Perhaps one of the most immediate impacts of the high court ruling is the way it is quickly affecting lawsuits surrounding similar encampment disputes. On Monday, the U.S. Court of Appeals for the 9th Circuit overturned an injunction that has blocked San Francisco from enforcing laws that forbid sitting, lodging, or sleeping on public property, citing the Grants Pass ruling.

Additionally, the question of how the ruling will affect California’s widespread homeless crisis — the state reported more than 123,000 people who are homeless in 2023 — will vary depending on the mayors in charge of various cities.

San Francisco Mayor London Breed has suggested authorities will begin citing or arresting homeless individuals if they refuse to go to a shelter, and officials told the San Francisco Standard that city workers will likely have more leeway to clear encampments.

For Los Angeles, the matter is more complex due to a law on the books known as 41.18, which makes the city’s anti-camping enforcement vary from neighborhood to neighborhood.
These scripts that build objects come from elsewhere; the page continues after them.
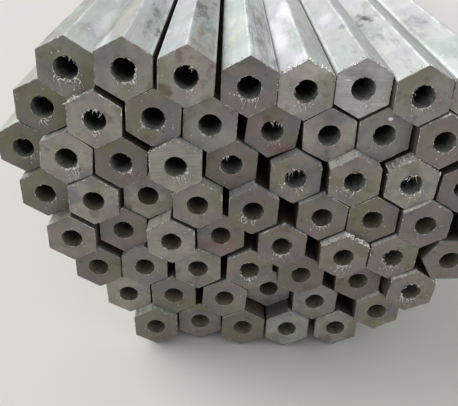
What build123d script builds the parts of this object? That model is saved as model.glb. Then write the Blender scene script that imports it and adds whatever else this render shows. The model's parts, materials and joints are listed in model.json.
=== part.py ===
"""Strapped bundle of hexagonal steel pipes with round bores.

Sizes are in millimetres and +Z is up. The pipes run along Y and their front ends face -Y.
The origin is the middle of the bundle's footprint, on the floor.
"""

import math
import os
from collections import namedtuple

from build123d import *

# The pipe
ACROSS_FLATS = 36.0
BORE = 16.0
CORNER_CHAMFER = 0.5
PIPE_LENGTH = 3000.0

# What a pipe keeps from the pipes that carry it and from the next one in its row
LYING_GAP = 0.3
SIDE_GAP = 0.3

# The straps and the seals that join their ends
STRAP_WIDTH = 25.0
STRAP_THICKNESS = 1.0
STRAP_CLEARANCE = 0.3
STRAP_LAP = 84.0
STRAP_FROM_END = 380.0
SEAL_LENGTH = 34.0
SEAL_WALL = 1.2
SEAL_EDGE = 0.6
SEAL_CLEARANCE = 0.2
SEAL_MOUTH = 9.0
CRIMP_RADIUS = 3.0
CRIMP_DEPTH = 0.8
CRIMP_SPACING = 15.0

# The rows from the floor up, as they lie. The first pipe of a row steps half a pipe out (-1)
# or in (1) from the first pipe of the row below, and then the shift. The lists run from the
# left: the gap before each pipe beyond SIDE_GAP, its roll in degrees and its end's setback.
# A wedged pipe, counted from 0, is pinched by its neighbours that far above its seat.
Row = namedtuple("Row", "name step shift gaps rolls setbacks wedged", defaults=({},))
ROWS = [
    Row(
        name="pipe_row_8", step=0, shift=0.0,
        gaps=[0, 0.2, 0.2, 1.2, 6],
        rolls=[1.5, 2.5, -1.5, 1.5, 1],
        setbacks=[9, 17, 11, 11, 14],
    ),
    Row(
        name="pipe_row_7", step=-1, shift=-5.0,
        gaps=[0, 1.5, 5, 1, 1.5, 15.5],
        rolls=[1, 1.5, -3, 0, 1, 3.5],
        setbacks=[18, 13, 12, 26, 14, 10],
    ),
    Row(
        name="pipe_row_6", step=-1, shift=-4.5,
        gaps=[0, 1, 6, 4.5, 4.5, 11, 2],
        rolls=[-1.5, -1, 1.5, -0.5, 1, 2.5, -2.5],
        setbacks=[17, 14, 12, 12, 9, 13, 0],
    ),
    Row(
        name="pipe_row_5", step=-1, shift=2.0,
        gaps=[0, 1.5, 1, 0.5, 10, 10.5, 1.5, 4],
        rolls=[-2, -1, 1.5, 2, 0.5, 1.5, 0.5, -27.5],
        setbacks=[11, 18, 7, 14, 5, 1, 3, 1],
    ),
    Row(
        name="pipe_row_4", step=-1, shift=-2.0,
        gaps=[0, 3.3, 1, 0.5, 4, 14.5, 0.5, 1.5, 10.5],
        rolls=[-2, -2.5, -1.5, 2, 0, -0.5, 1.5, 0.5, 1],
        setbacks=[26, 9, 20, 7, 6, 7, 6, 2, 5],
    ),
    Row(
        name="pipe_row_3", step=-1, shift=5.0,
        gaps=[0, 0, 0, 1.5, 2, 9, 4, 3, 3, 1],
        rolls=[0.5, -6.5, -3, 0, -1.5, 1, 3, 0.5, 0, -1],
        setbacks=[33, 11, 10, 3, 16, 11, 6, 5, 7, 7],
    ),
    Row(
        name="pipe_row_2", step=1, shift=5.5,
        gaps=[0, 0, 1.3, 0, 5.3, 1.5, 0, 0, 1],
        rolls=[-3, -3, -2.5, -1.5, -5, 3.5, 3, 4, 2],
        setbacks=[19, 6, 6, 10, 19, 17, 16, 5, 6],
    ),
    Row(
        name="pipe_row_1", step=1, shift=3.5,
        gaps=[0, 0.2, 1.8, 3, 0, 0.2, 0, 0.7],
        rolls=[-3, -1.5, -2, 0.5, 2, 1.5, 3, 1],
        setbacks=[11, 5, 4, 8, 11, 13, 6, 9],
        wedged={5: 3.0},
    ),
]
DEEPEST_SETBACK = max(max(row.setbacks) for row in ROWS)

Lying = namedtuple("Lying", "x z roll setback corners")


def hexagon_corners(roll):
    """Corners of the pipe's outline about its centre, the first one pointing up at no roll."""
    radius = ACROSS_FLATS / math.sqrt(3)
    angles = [math.radians(90 + roll + 60 * i) for i in range(6)]
    return [(radius * math.cos(a), radius * math.sin(a)) for a in angles]


def heights_at(corners, x):
    """Heights at which the outline's sides cross x, or none outside it."""
    heights = []
    for (x1, z1), (x2, z2) in zip(corners, corners[1:] + corners[:1]):
        if x1 != x2 and min(x1, x2) <= x <= max(x1, x2):
            heights.append(z1 + (z2 - z1) * (x - x1) / (x2 - x1))
    return heights


def resting_height(upper, x, lower):
    """Height at which an outline comes down onto a pipe that lies already, or none."""
    across = x - lower.x
    touches = []
    for corner_x, corner_z in lower.corners:
        touches += [corner_z - h for h in heights_at(upper, corner_x - across)]
    for corner_x, corner_z in upper:
        touches += [h - corner_z for h in heights_at(lower.corners, corner_x + across)]
    return lower.z + max(touches) + LYING_GAP if touches else None


def lay_pipes():
    """Each row's pipes, set down one row on another from the strap up."""
    rows = {}
    below = []
    first_x = 0.0
    for row in ROWS:
        first_x += row.step * ACROSS_FLATS / 2 + row.shift
        lying = []
        for number, gap, roll, setback in zip(range(len(row.gaps)), row.gaps, row.rolls, row.setbacks):
            corners = hexagon_corners(roll)
            half_width = max(x for x, z in corners)
            x = first_x
            if lying:
                last = lying[-1]
                x = last.x + max(cx for cx, cz in last.corners) + SIDE_GAP + gap + half_width
            strap_top = STRAP_THICKNESS + STRAP_CLEARANCE
            heights = [resting_height(corners, x, pipe) for pipe in below]
            on_strap = strap_top - min(cz for cx, cz in corners)
            z = max([on_strap] + [h for h in heights if h is not None])
            z += row.wedged.get(number, 0)
            lying.append(Lying(x, z, roll, setback, corners))
        below += lying
        rows[row.name] = lying
    return rows


def hull(points):
    """Convex hull of the points, anticlockwise."""
    points = sorted(set(points))

    def half(run):
        chain = []
        for p in run:
            while len(chain) > 1:
                (ax, az), (bx, bz) = chain[-2:]
                if (bx - ax) * (p[1] - az) - (bz - az) * (p[0] - ax) > 0:
                    break
                chain.pop()
            chain.append(p)
        return chain[:-1]

    return half(points) + half(points[::-1])


def front_view(x, z):
    """Frame for drawing the front view, its own X across and its own Y up."""
    return Plane(origin=(x, 0, z), x_dir=(1, 0, 0), z_dir=(0, -1, 0))


def pipe(lying, middle_x):
    outline = RegularPolygon(ACROSS_FLATS / 2, 6, major_radius=False, rotation=30)
    outline = chamfer(outline.vertices(), CORNER_CHAMFER)
    section = outline - Circle(BORE / 2)
    section = front_view(lying.x - middle_x, lying.z) * Rot(0, 0, lying.roll) * section
    front = lying.setback - (PIPE_LENGTH + DEEPEST_SETBACK) / 2
    return Pos(0, front, 0) * extrude(section, PIPE_LENGTH, dir=(0, 1, 0))


def strap(outline, lap_frame, y):
    """The band round the bundle, its ends lapped on the long stretch at the top."""
    loop = make_face(Polyline(*outline, close=True))
    inner = offset(loop, STRAP_CLEARANCE, kind=Kind.INTERSECTION)
    outer = offset(loop, STRAP_CLEARANCE + STRAP_THICKNESS, kind=Kind.INTERSECTION)
    band = extrude(front_view(0, 0) * (outer - inner), STRAP_WIDTH / 2, both=True)
    lap_height = STRAP_CLEARANCE + STRAP_THICKNESS * 1.5
    lap = Box(STRAP_LAP, STRAP_WIDTH, STRAP_THICKNESS)
    return Pos(0, y, 0) * (band + lap_frame * Pos(0, 0, lap_height) * lap)


def seal(lap_frame, y):
    """The sleeve pressed round both layers of the strap, open along its underside."""
    inside = Rectangle(STRAP_WIDTH + 2 * SEAL_CLEARANCE, 2 * (STRAP_THICKNESS + SEAL_CLEARANCE))
    outer_width = STRAP_WIDTH + 2 * (SEAL_CLEARANCE + SEAL_WALL)
    outer_height = 2 * (STRAP_THICKNESS + SEAL_CLEARANCE + SEAL_WALL)
    sleeve = Rectangle(outer_width, outer_height)
    sleeve = chamfer(sleeve.vertices(), SEAL_EDGE) - inside
    sleeve -= Pos(0, -outer_height / 2) * Rectangle(SEAL_MOUTH, outer_height)
    sleeve = extrude(Plane.YZ * sleeve, SEAL_LENGTH / 2, both=True)
    for side in (-1, 1):
        for along in (-CRIMP_SPACING / 2, CRIMP_SPACING / 2):
            reach = outer_width / 2 + CRIMP_RADIUS - CRIMP_DEPTH
            sleeve -= Pos(along, side * reach, 0) * Cylinder(CRIMP_RADIUS, outer_height)
    middle = STRAP_CLEARANCE + STRAP_THICKNESS
    return Pos(0, y, 0) * lap_frame * Pos(0, 0, middle) * sleeve


def lap_place(outline):
    """Frame at the middle of the longest stretch on top, X along the strap and Z outwards."""
    stretches = list(zip(outline, outline[1:] + outline[:1]))
    level = [(a, b) for a, b in stretches if a[0] - b[0] > abs(a[1] - b[1])]
    a, b = max(level, key=lambda stretch: math.dist(*stretch))
    tilt = math.degrees(math.atan2(a[1] - b[1], a[0] - b[0]))
    return Pos((a[0] + b[0]) / 2, 0, (a[1] + b[1]) / 2) * Rot(0, -tilt, 0)


def main():
    rows = lay_pipes()
    corners = [(p.x + cx, p.z + cz) for row in rows.values() for p in row for cx, cz in p.corners]
    outline = hull(corners)
    middle_x = (min(x for x, z in outline) + max(x for x, z in outline)) / 2
    outline = [(x - middle_x, z) for x, z in outline]

    os.makedirs("parts", exist_ok=True)
    for name, lying in rows.items():
        export_step(Compound([pipe(p, middle_x) for p in lying]), f"parts/{name}.step")
    lap_frame = lap_place(outline)
    outer_place = PIPE_LENGTH / 2 - STRAP_FROM_END
    for name, y in (("front", -outer_place), ("middle", 0), ("back", outer_place)):
        export_step(strap(outline, lap_frame, y), f"parts/strap_{name}.step")
        export_step(seal(lap_frame, y), f"parts/strap_seal_{name}.step")


if __name__ == "__main__":
    main()
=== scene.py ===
"""Looks for a strapped bundle of hexagonal steel pipes.

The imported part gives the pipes, straps and seals. This script finishes their steel and adds
what a saw and a drill leave on them: lips and curled burrs at the bores, ragged edges round
the sawn ends and crumbs of swarf. Lengths are in metres, +Z is up and the pipes run along Y.
"""

import json
import math
import random
from collections import namedtuple

import bmesh
import bpy
from bpy.props import FloatProperty, FloatVectorProperty, IntProperty, PointerProperty
from bpy.types import Operator, Panel, PropertyGroup
from mathutils import Matrix, Vector


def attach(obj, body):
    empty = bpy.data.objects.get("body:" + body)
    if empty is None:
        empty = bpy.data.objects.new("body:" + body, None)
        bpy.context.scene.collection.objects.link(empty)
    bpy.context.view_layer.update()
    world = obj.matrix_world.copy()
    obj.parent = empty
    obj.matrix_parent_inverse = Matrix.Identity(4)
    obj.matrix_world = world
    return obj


bl_info = {
    "name": "Hexagonal pipe bundle",
    "version": (1, 0, 0),
    "blender": (4, 5, 0),
    "location": "3D View > Sidebar > Pipes",
    "description": "Steel finishes, burrs and swarf for a bundle of sawn hexagonal pipes",
    "category": "Object",
}

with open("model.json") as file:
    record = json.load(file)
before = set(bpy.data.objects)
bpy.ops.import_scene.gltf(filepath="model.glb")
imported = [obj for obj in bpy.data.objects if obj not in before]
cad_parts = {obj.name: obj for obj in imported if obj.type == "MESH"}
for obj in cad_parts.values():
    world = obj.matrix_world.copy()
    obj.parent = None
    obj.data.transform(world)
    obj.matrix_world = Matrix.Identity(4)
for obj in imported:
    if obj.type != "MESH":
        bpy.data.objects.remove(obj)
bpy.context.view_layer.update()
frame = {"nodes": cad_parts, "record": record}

ROWS = [f"pipe_row_{number}" for number in range(1, 9)]
TOP_ROW = ROWS[0]
UPPER_ROWS = ROWS[:3]
STRAPS = [f"strap_{place}" for place in ("front", "middle", "back")]
SEALS = [f"strap_seal_{place}" for place in ("front", "middle", "back")]
BORE_RADIUS = frame["record"]["mounts"][0]["dims"]["r_mm"] / 1000
FLAT_TO_MIDDLE = 0.018
HEXAGON_TURN = math.radians(60)
CORNER_TO_MIDDLE = FLAT_TO_MIDDLE / math.cos(HEXAGON_TURN / 2)
# A pipe lies over a spot when its middle is nearer to it than this, across the bundle
OVER_A_SPOT = 0.02
# A face is turned to a side when its normal points to that side by more than this
TURNED = 0.3

Pipe = namedtuple("Pipe", "x z roll front back left right")


def merged_copy(node):
    """A bmesh of the node with the vertices that lie on one another made one."""
    shape = bmesh.new()
    shape.from_mesh(frame["nodes"][node].data)
    bmesh.ops.remove_doubles(shape, verts=shape.verts, dist=1e-6)
    return shape


def separate_solids(shape):
    """The vertices of each solid in a bmesh."""
    left = set(shape.verts)
    while left:
        reached = [left.pop()]
        for vertex in reached:
            for edge in vertex.link_edges:
                other = edge.other_vert(vertex)
                if other in left:
                    left.remove(other)
                    reached.append(other)
        yield [vertex.co.copy() for vertex in reached]


def measure_pipe(points):
    """Where a pipe lies and how far it is rolled, from its points.

    As complex numbers the sixth powers of its corners all point one way, which gives the roll.
    """
    low = Vector([min(p[i] for p in points) for i in range(3)])
    high = Vector([max(p[i] for p in points) for i in range(3)])
    middle = (low + high) / 2
    lean = 0
    for p in points:
        across, up = p.x - middle.x, p.z - middle.z
        if math.hypot(across, up) > FLAT_TO_MIDDLE:
            lean += complex(across, up) ** 6
    roll = (math.atan2(lean.imag, lean.real) - math.pi) / 6
    roll = (roll + HEXAGON_TURN / 2) % HEXAGON_TURN - HEXAGON_TURN / 2
    return Pipe(middle.x, middle.z, roll, low.y, high.y, low.x, high.x)


def pipes_of(row):
    """The pipes of a row from the left."""
    shape = merged_copy(row)
    pipes = sorted(measure_pipe(points) for points in separate_solids(shape))
    shape.free()
    return pipes


PIPES = {row: pipes_of(row) for row in ROWS}


def pipes_above(row):
    """The pipes of the row that lies on a row."""
    number = ROWS.index(row)
    return PIPES[ROWS[number - 1]] if number else []


def lying_over(x, pipes):
    """Those of the pipes that lie over a spot."""
    return [pipe for pipe in pipes if abs(pipe.x - x) < OVER_A_SPOT]


# Node trees written as Python expressions


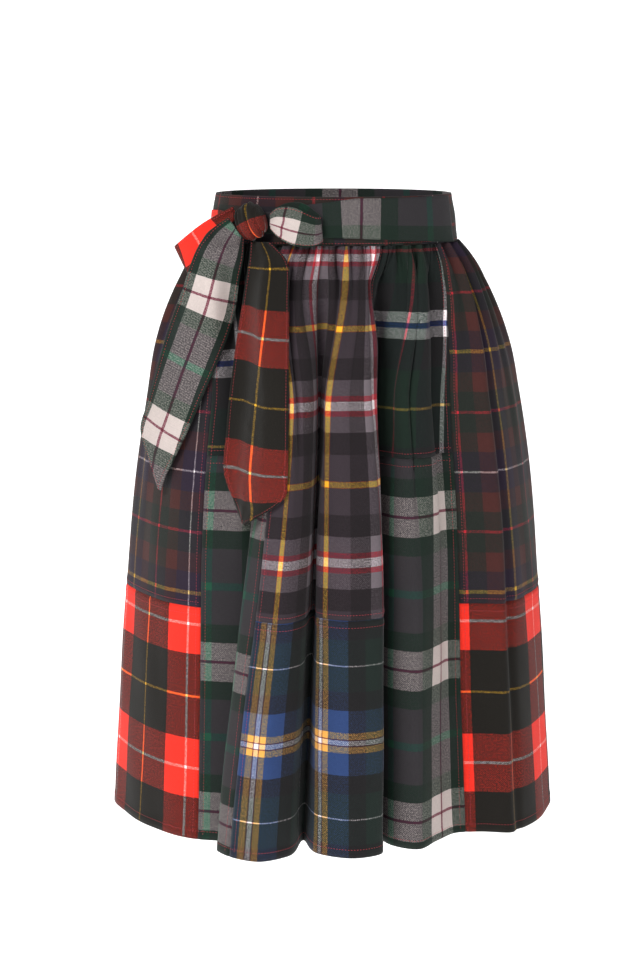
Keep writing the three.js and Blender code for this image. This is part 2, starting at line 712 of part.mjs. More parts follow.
// The knot: a wrapped barrel whose turns lean a little
const KNOT = { angle: -36, turn: -32, wide: 16.5, deep: 14, high: 20, lean: -24 };
const KNOT_WRAPS = [-0.45, 0.15, 0.6]; // grooves between the turns, along the barrel from -1 to 1
const KNOT_GROOVE = { deep: 0.12, wide: 0.1 };
const KNOT_ROUNDNESS = { along: 3.2, ends: 0.45 }; // exponents: a fuller middle, blunter ends

function knotGeometry() {
  const steps = 22;
  const profile = [];
  for (let i = 0; i <= steps; i += 1) {
    const along = -1 + (2 * i) / steps;
    const grooves = KNOT_WRAPS.map((wrap) => Math.exp(-(((along - wrap) / KNOT_GROOVE.wide) ** 2)));
    const groove = KNOT_GROOVE.deep * grooves.reduce((sum, one) => sum + one, 0);
    const full = (1 - Math.abs(along) ** KNOT_ROUNDNESS.along) ** KNOT_ROUNDNESS.ends;
    const radius = full * (1 - groove);
    profile.push(new THREE.Vector2(i === 0 || i === steps ? 0 : radius, along));
  }
  const geometry = new THREE.LatheGeometry(profile, 24);
  geometry.rotateZ(-Math.PI / 2);
  geometry.scale(KNOT.wide, KNOT.deep, KNOT.high);
  geometry.rotateY(radians(KNOT.lean));
  geometry.rotateZ(radians(KNOT.turn));
  const away = BAND_BULGE + LAY_GAP + TIE_WALL + SEAM_GAP + KNOT.deep;
  geometry.translate(...bandPoint(KNOT.angle, 0, away).toArray());
  return geometry;
}

// Materials, by tartan

function cloth(color) {
  return new THREE.MeshStandardMaterial({ color, roughness: 0.9, metalness: 0 });
}
const MATERIALS = {
  centre_upper: cloth("#5c5358"),
  centre_lower: cloth("#3d4a5e"),
  narrow_upper: cloth("#1c2622"),
  narrow_lower: cloth("#5a5f58"),
  side_upper: cloth("#37303c"),
  side_lower: cloth("#8e2f25"),
  band: cloth("#2e3338"),
  belt_green: cloth("#4c544e"),
  belt_red: cloth("#7e2a20"),
};
const COLUMN_KIND = { centre: "centre", side: "side", front: "narrow", back: "narrow" };

function piece(name, geometry, material) {
  const mesh = new THREE.Mesh(geometry, MATERIALS[material]);
  mesh.name = name;
  return mesh;
}

function makeSkirt() {
  const skirt = new THREE.Group();
  let from = FIRST_SEAM;
  for (const { name, width, seam } of COLUMNS) {
    const kind = COLUMN_KIND[name.split("_")[0]];
    const spread = kind === "side" ? SIDE_STEP : 1;
    const upper = patchGeometry(from, width, BAND_BOTTOM, seam, spread);
    const lower = patchGeometry(from, width, seam, HEM, spread);
    skirt.add(piece(`${name}_upper`, upper, `${kind}_upper`));
    skirt.add(piece(`${name}_lower`, lower, `${kind}_lower`));
    from += width;
  }
  return skirt;
}

function makeBelt() {
  const belt = new THREE.Group();
  belt.add(piece("strap_right", strapGeometry(RIGHT_STRAP, 24, 2), "belt_green"));
  belt.add(piece("strap_left", strapGeometry(LEFT_STRAP, 6, 2), "belt_red"));
  belt.add(piece("knot", knotGeometry(), "belt_red"));
  belt.add(piece("loop_right", loopGeometry(RIGHT_LOOP, 2, 4), "belt_green"));
  belt.add(piece("loop_left", loopGeometry(LEFT_LOOP, 2, 4), "belt_red"));
  belt.add(piece("tie_left", tieGeometry(LEFT_TIE, 1, 4), "belt_green"));
  belt.add(piece("tie_lower", tieGeometry(LOWER_TIE, 1, 4), "belt_red"));
  return belt;
}

const model = new THREE.Group();
model.add(piece("waistband", bandGeometry(), "band"));
model.add(makeSkirt());
model.add(makeBelt());

export default model;
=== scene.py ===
"""The gathered tartan patchwork skirt with its tied belt: cloth, sewing, finishes, light and camera.

Shapes are worked out in millimetres, in the CAD's frame, and written to Blender in metres.
Angles are in degrees round the skirt, 0 at the front and 90 at the right-hand side.
"""

import math

import bpy
import numpy as np
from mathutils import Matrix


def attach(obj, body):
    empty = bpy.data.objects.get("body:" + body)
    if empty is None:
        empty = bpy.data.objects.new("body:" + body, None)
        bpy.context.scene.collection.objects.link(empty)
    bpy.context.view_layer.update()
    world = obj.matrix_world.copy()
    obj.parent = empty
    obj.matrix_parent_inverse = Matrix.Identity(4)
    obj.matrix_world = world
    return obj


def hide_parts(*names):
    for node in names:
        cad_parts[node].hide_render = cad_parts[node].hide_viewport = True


MM = 0.001

# Cloth
WALL = 1.2  # one layer of the skirt
SEAM_GAP = 0.16  # between pieces that are sewn together
LAY_GAP = 0.5  # between a piece and what it lies on
TIE_WALL = 1.8  # the belt is sewn double

# Waistband
BAND_TOP = 26
BAND_BOTTOM = -26
BAND_TOP_SIDE = 130  # half width at the top rim
BAND_BOTTOM_SIDE = 137
BAND_TOP_FRONT = 98  # half depth at the top rim
BAND_BOTTOM_FRONT = 101.5
BAND_LAYER = 1.25  # from the outside of the band to the outside of its lining
LAYER_GAP = 0.05  # left between the two
BAND_BULGE = 0.8  # the middle of the band stands out a little
BAND_POINTS = 361  # of the mesh, round the band
BAND_ROWS = 19

# Waves in the band: size, waves round it, millimetres of height for each radian
BAND_WAVES = [(0.25, 9, 7), (0.2, 22, -5)]

# The band's two sheets: tartan, slot, how far out, cloth to a first pivot round it, and how far
# below a pivot its top lies
BAND_SHEETS = {
    "cloth_waistband": ("side_upper", "tartan_band", 0, -11, 33),
    "cloth_band_lining": ("narrow_lower", "tartan_belt_green", -BAND_LAYER, 30, 50),
}

# Skirt
HEM = -670
PATCH_SEAM_HIGH = -250  # between the patches of the narrow columns
PATCH_SEAM_LOW = -415  # between the patches of the wide columns
FIRST_SEAM = 31  # cloth from the left edge of the first fold to the centre front column
HIP = -240  # height where the folds' hip angles hold
FAN_OUT = 0.8  # share of the way down to the hip at which the folds reach those angles
WAIST_START = -0.086  # share of the way round at which the cloth's left edge meets the waist

# The columns of cloth, going round from the centre front: name, cut width, seam between its patches
COLUMNS = [
    ("centre_front", 300, PATCH_SEAM_LOW),
    ("front_right", 203, PATCH_SEAM_HIGH),
    ("side_right", 372, PATCH_SEAM_LOW),
    ("back_right", 203, PATCH_SEAM_HIGH),
    ("centre_back", 300, PATCH_SEAM_LOW),
    ("back_left", 203, PATCH_SEAM_HIGH),
    ("side_left", 372, PATCH_SEAM_LOW),
    ("front_left", 203, PATCH_SEAM_HIGH),
]
CLOTH = sum(width for name, width, seam in COLUMNS)

# The skirt's outline from the waist to the hem: height, half width, half depth
OUTLINE = [
    (-26, 136, 101),
    (-36, 145, 108),
    (-53, 158, 120),
    (-71, 168, 130),
    (-106, 184, 145),
    (-142, 196, 156),
    (-196, 207, 167),
    (-250, 216, 176),
    (-341, 227, 187),
    (-433, 234.5, 195),
    (-526, 241, 202),
    (-619, 246.6, 207.5),
    (-670, 249.5, 210),
]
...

Mayor Karen Bass recently told the Los Angeles Times that neighboring localities have more discretion to close down encampments. Bass noted that she would “be very concerned that the numbers of people moved into L.A. from other cities will increase.”

Mark Miller, an attorney with Pacific Legal Foundation who supported Grants Pass’s efforts to enforce its laws against public camping, said the Supreme Court majority decision “gets it right.”

“Protecting the most vulnerable among us, including the homeless, is properly the responsibility of our public policy makers, elected and appointed officials, charities, churches, civic associations, and each of us as individuals according to our conscience,” Miller said in a statement to the Washington Examiner.

Meanwhile, advocates who oppose measures to remove homeless encampments, such as the nonprofit organization Community Solutions, called the Grants Pass ruling “deeply disappointing.”

“We’ve seen that communities can reduce homelessness when they set a clear goal and hold themselves accountable for meeting it,” Community Solutions President Rosanne Haggerty told the Washington Examiner in a statement.

Haggerty said better efforts to collect precise data, such as the names of homeless residents, would help “identify their needs and provide the right services,” noting that “cities like Houston, Cincinnati, and Denver have successfully reduced homelessness using these methods.”

Justice Neil Gorsuch, the author of the majority opinion, emphasized that the status of homelessness was not the core issue of the case. Rather, it was whether anyone has a right to defy local ordinances against public camping, not just homeless individuals.

It “makes no difference whether the charged defendant is currently a person experiencing homelessness, a backpacker on vacation, or a student who abandons his dorm room to camp out in protest on the lawn of a municipal building,” Gorsuch wrote.

Grants Pass’s position gained surprising support from a major Democratic leader, Gov. Gavin Newsom (D-CA), who said on the day of the high court decision that local officials have now been given definitive authors to “clear unsafe encampments from our streets.”

Despite the differing reactions to the ruling from Democratic mayors and other local leaders thus far, the one thread of commonality among their responses is a concern for minimizing criminality for homelessness, a point highlighted by the Democratic-appointed justices’ dissenting opinion in Grants Pass.

“It is possible to acknowledge and balance the issues facing local governments, the humanity and dignity of homeless people, and our constitutional principles,” Justice Sonia Sotomayor wrote in her dissent, which was joined by Justices Elena Kagan and Ketanji Brown Jackson.

CLICK HERE TO READ MORE FROM THE WASHINGTON EXAMINER

Echoing Sotomayor’s sentiment, Bass recently claimed that punitive responses against violators of anti-camping ordinances would be the lowest consideration on her list of priorities, pointing to a 5.1% decline in makeshift encampments in Los Angeles County this year alone.

“Giving people tickets and punishing them — how are they supposed to pay for their ticket?” Bass said. “And what happens when they don’t pay? Does it go into a warrant and now it gives us an excuse to incarcerate somebody? These are failed responses. We know for a fact that it will not work.”